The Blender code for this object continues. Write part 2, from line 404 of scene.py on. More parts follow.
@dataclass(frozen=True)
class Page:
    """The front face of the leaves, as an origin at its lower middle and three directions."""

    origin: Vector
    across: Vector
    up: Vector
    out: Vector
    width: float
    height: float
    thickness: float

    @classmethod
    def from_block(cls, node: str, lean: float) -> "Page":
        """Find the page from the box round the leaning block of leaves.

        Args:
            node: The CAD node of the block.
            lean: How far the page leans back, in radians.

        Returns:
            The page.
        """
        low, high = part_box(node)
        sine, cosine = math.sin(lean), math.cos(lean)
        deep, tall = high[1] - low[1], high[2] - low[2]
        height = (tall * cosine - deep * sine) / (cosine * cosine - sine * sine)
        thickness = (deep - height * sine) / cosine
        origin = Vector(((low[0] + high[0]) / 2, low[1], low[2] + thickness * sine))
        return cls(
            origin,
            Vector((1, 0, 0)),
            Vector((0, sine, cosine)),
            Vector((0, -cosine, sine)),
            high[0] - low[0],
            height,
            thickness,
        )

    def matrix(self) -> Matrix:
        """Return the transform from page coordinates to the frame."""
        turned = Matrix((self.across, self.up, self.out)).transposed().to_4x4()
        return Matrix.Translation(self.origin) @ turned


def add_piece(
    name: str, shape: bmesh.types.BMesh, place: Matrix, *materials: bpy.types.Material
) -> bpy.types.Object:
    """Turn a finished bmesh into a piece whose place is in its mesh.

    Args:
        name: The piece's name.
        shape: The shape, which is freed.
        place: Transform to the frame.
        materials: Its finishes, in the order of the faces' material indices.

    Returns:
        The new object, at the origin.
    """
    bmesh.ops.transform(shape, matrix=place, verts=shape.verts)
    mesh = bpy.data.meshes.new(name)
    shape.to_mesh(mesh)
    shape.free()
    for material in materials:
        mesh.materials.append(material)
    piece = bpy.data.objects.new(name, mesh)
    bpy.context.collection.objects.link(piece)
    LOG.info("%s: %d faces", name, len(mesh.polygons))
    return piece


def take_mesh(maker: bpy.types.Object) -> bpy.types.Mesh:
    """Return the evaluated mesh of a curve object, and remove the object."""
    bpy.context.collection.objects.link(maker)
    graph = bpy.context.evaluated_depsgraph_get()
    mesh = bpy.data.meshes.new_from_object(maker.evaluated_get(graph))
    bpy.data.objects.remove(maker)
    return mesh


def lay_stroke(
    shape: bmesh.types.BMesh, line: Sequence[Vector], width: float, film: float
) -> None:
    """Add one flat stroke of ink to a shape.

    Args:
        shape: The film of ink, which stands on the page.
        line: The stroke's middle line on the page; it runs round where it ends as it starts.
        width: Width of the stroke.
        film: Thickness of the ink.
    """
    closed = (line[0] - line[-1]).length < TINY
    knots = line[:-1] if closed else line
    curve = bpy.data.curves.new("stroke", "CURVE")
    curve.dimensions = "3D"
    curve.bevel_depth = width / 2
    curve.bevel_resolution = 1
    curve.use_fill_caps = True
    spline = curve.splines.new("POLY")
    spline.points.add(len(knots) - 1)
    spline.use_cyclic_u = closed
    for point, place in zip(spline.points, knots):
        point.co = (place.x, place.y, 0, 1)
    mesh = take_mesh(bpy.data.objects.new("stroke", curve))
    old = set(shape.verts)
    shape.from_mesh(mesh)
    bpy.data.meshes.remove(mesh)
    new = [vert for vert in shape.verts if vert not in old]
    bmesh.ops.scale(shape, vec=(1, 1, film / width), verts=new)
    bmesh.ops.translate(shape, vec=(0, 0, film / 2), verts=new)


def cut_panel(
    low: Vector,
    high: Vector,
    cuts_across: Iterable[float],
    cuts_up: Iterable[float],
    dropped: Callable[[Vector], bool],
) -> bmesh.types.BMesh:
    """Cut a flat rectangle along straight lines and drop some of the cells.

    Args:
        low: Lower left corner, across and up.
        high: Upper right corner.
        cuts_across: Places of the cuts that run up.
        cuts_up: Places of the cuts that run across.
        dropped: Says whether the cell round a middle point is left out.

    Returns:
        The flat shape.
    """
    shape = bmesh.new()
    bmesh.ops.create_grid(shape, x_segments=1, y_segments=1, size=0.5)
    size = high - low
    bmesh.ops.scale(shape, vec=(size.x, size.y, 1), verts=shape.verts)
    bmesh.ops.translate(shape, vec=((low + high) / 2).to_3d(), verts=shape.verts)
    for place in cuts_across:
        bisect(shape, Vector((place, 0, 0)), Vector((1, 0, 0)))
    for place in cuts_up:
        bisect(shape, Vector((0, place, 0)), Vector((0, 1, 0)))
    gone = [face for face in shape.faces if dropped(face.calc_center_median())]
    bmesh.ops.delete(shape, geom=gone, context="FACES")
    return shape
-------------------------
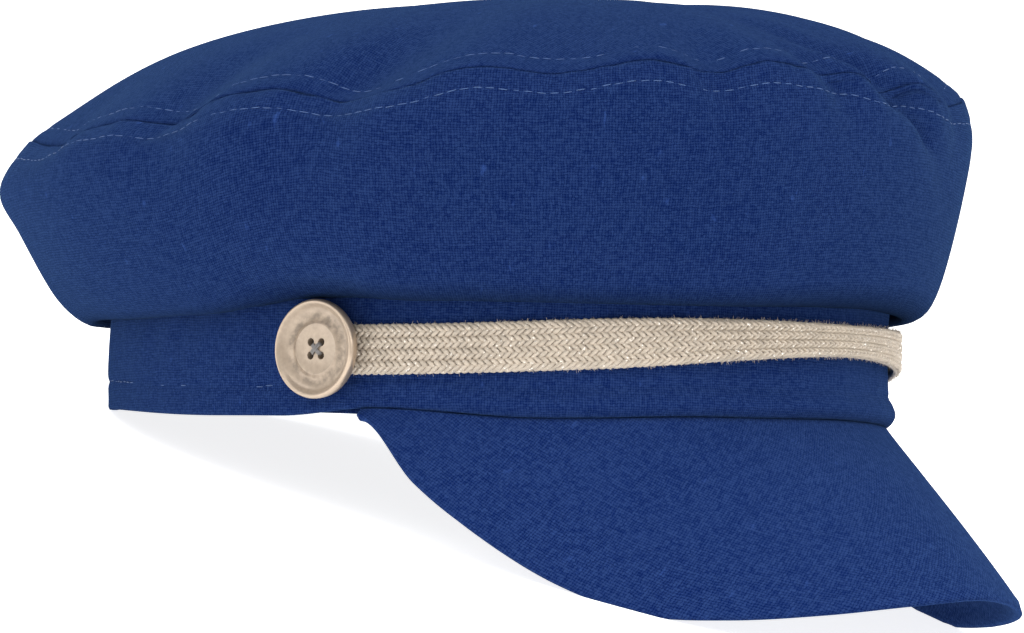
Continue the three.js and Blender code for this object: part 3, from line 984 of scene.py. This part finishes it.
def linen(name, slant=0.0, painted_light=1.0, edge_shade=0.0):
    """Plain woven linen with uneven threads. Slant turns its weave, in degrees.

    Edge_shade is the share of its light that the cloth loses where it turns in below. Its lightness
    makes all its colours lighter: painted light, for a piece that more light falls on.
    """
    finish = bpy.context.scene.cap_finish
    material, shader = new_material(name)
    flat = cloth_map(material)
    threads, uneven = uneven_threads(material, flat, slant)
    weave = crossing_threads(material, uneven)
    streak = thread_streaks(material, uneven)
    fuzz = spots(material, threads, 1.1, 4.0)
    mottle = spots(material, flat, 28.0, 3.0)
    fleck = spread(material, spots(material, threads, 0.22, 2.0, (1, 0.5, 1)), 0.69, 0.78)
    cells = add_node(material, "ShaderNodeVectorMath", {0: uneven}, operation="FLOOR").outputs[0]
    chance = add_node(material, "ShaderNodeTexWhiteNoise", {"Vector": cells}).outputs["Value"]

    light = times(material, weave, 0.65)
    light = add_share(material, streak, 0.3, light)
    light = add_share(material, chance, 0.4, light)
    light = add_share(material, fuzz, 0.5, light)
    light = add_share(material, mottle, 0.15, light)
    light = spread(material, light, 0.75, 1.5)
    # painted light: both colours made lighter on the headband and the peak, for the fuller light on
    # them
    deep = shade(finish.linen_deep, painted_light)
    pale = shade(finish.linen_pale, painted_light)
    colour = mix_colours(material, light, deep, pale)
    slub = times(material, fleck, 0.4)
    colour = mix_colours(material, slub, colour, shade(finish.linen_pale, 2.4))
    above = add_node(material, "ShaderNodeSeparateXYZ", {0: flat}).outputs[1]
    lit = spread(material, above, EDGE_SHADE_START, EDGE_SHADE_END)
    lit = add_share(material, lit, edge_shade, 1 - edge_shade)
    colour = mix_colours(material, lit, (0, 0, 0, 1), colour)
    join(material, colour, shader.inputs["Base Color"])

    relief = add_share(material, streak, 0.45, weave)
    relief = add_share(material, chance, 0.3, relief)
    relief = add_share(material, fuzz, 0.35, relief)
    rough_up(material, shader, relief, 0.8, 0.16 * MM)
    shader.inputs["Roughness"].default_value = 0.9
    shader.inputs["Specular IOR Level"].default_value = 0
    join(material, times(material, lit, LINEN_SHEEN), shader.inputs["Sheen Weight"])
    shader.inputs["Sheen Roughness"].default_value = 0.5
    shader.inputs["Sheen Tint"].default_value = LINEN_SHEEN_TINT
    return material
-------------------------
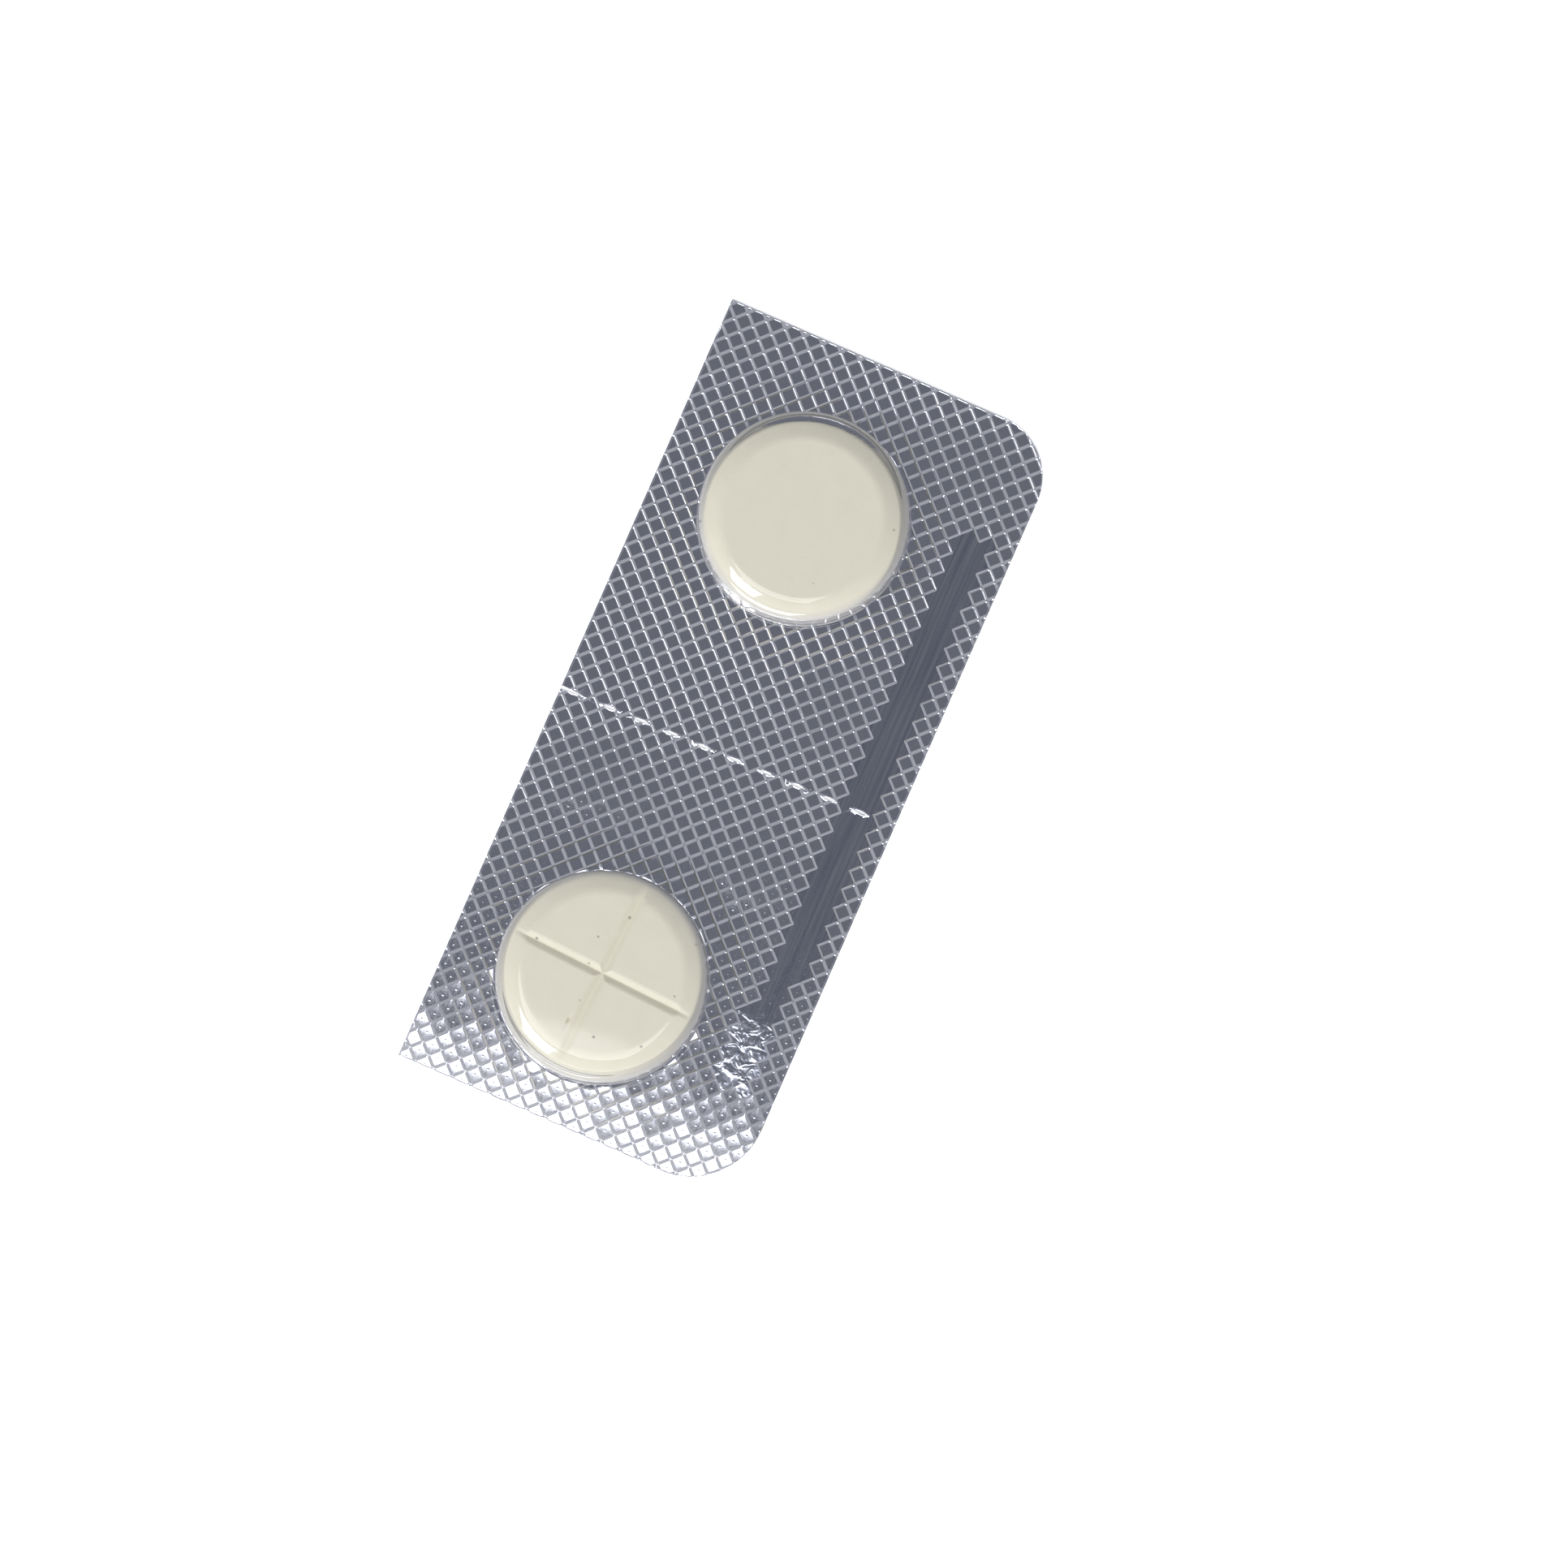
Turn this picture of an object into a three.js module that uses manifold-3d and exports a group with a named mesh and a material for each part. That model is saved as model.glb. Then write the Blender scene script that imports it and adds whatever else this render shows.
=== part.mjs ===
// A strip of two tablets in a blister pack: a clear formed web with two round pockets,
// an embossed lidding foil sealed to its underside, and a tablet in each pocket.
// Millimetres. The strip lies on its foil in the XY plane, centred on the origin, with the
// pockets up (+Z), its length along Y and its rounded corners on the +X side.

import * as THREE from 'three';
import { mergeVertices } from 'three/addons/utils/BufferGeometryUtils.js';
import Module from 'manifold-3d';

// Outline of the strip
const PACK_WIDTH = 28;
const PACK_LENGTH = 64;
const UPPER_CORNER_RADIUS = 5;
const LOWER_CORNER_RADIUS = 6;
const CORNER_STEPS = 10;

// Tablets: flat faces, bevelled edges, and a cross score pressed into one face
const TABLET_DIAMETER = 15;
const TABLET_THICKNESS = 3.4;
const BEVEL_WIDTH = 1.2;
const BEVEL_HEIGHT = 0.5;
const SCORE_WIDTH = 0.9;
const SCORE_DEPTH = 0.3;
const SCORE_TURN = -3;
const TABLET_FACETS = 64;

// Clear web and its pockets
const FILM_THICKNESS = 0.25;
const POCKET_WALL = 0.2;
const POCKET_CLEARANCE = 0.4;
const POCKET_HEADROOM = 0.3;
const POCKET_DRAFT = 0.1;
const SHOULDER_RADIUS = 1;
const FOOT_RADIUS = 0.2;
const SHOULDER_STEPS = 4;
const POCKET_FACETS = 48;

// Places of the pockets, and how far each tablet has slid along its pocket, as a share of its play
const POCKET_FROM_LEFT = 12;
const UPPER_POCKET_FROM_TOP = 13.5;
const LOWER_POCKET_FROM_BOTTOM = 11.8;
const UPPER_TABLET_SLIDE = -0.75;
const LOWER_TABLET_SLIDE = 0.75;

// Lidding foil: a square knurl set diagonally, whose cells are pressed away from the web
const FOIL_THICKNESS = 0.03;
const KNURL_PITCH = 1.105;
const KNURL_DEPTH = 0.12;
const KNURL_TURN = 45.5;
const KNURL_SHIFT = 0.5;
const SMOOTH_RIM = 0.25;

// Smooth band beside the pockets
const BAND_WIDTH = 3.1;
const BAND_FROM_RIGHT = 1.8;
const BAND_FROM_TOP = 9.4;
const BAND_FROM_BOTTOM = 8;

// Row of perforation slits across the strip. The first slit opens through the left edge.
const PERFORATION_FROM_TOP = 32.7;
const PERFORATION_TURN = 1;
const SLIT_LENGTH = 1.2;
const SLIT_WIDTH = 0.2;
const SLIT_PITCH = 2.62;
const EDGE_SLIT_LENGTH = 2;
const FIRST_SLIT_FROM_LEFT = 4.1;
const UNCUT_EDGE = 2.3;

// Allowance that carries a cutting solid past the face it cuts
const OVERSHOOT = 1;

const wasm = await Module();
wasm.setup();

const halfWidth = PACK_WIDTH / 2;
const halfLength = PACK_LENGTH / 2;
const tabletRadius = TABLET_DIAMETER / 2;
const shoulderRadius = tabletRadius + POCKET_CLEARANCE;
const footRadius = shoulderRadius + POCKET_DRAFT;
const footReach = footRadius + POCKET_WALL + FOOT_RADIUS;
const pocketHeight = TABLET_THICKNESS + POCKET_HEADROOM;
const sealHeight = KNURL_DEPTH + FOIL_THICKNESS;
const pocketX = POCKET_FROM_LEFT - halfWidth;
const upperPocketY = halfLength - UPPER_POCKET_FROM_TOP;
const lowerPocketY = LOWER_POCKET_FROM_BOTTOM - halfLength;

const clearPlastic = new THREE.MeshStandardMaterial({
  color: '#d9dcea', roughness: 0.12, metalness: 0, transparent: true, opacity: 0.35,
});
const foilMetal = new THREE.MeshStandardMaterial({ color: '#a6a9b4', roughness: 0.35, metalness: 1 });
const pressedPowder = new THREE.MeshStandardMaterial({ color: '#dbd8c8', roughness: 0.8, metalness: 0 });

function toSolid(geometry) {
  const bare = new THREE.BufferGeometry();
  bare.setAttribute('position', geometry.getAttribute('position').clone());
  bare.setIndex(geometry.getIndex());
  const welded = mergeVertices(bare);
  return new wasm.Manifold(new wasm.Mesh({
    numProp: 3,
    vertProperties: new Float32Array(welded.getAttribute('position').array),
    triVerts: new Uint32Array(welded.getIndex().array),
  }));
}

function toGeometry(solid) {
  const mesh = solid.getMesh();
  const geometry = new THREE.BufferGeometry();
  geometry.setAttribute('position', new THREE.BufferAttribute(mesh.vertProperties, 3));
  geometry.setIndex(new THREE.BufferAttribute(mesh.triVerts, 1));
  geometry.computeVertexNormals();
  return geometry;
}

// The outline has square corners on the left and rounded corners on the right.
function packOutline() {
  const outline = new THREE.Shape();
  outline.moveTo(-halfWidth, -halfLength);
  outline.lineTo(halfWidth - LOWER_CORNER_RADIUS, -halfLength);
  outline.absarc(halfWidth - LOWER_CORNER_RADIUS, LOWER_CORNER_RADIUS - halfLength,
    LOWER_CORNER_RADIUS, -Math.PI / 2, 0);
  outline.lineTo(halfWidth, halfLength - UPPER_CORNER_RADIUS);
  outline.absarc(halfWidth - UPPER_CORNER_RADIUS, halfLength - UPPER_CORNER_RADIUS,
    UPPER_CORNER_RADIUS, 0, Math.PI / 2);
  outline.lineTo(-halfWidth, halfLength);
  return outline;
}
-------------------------
**Problem details**
Nothing beyond the lines starting at the line containing "The Blender code" and ending at the line containing "thickness: float" is to be reproduced; reproduce those lines exactly, both ends included.

**Solution to this task**
The Blender code for this object continues. Write part 2, from line 404 of scene.py on. More parts follow.
@dataclass(frozen=True)
class Page:
    """The front face of the leaves, as an origin at its lower middle and three directions."""

    origin: Vector
    across: Vector
    up: Vector
    out: Vector
    width: float
    height: float
    thickness: float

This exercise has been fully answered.